Recognizing sorting as prioritization helps understand its role in organizing and delivering relevant results efficiently.
Common Pitfalls
#1Trying to sort on an analyzed text field directly.
Wrong approach:{ "sort": [ { "description": { "order": "asc" } } ] }
Correct approach:{ "sort": [ { "description.keyword": { "order": "asc" } } ] }
Root cause:Misunderstanding that analyzed text fields are tokenized and not suitable for sorting.
#2Not handling missing values, causing unpredictable result order.
Wrong approach:{ "sort": [ { "price": { "order": "asc" } } ] }
Correct approach:{ "sort": [ { "price": { "order": "asc", "missing": "_last" } } ] }
Root cause:Ignoring that some documents may lack the sort field, leading to inconsistent ordering.
#3Using script sorting without considering performance impact.
Wrong approach:{ "sort": { "_script": { "type": "number", "script": "doc['price'].value * 2", "order": "asc" } } }
Correct approach:Use script sorting only when necessary and optimize scripts; prefer sorting on indexed fields when possible.

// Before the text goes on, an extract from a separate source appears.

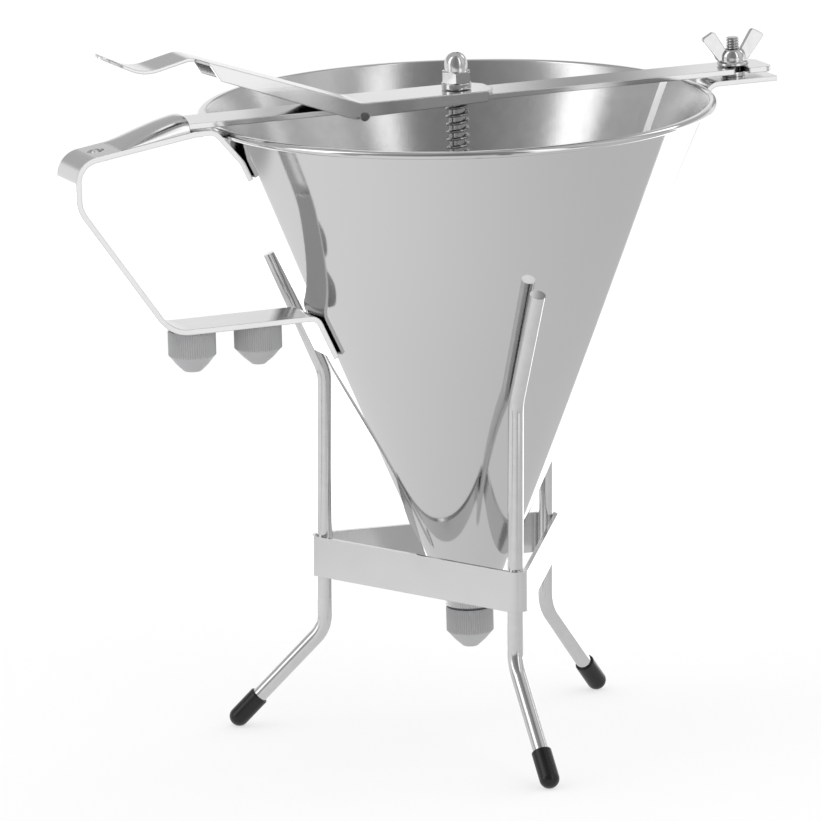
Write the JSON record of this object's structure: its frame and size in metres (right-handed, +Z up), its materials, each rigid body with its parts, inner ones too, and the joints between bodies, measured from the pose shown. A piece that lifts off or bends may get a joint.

Root cause:Underestimating the cost of running scripts on every document during sorting.
Key Takeaways
Sorting controls the order of search results, making data easier to find and understand.
Elasticsearch sorts by relevance score by default but lets you specify fields or scripts to customize order.
Only certain field types like keyword, numeric, and date support sorting directly; analyzed text fields do not.
Multi-field sorting breaks ties by applying additional sort criteria in sequence.
Performance matters: sorting large datasets or using scripts requires careful design to keep queries fast.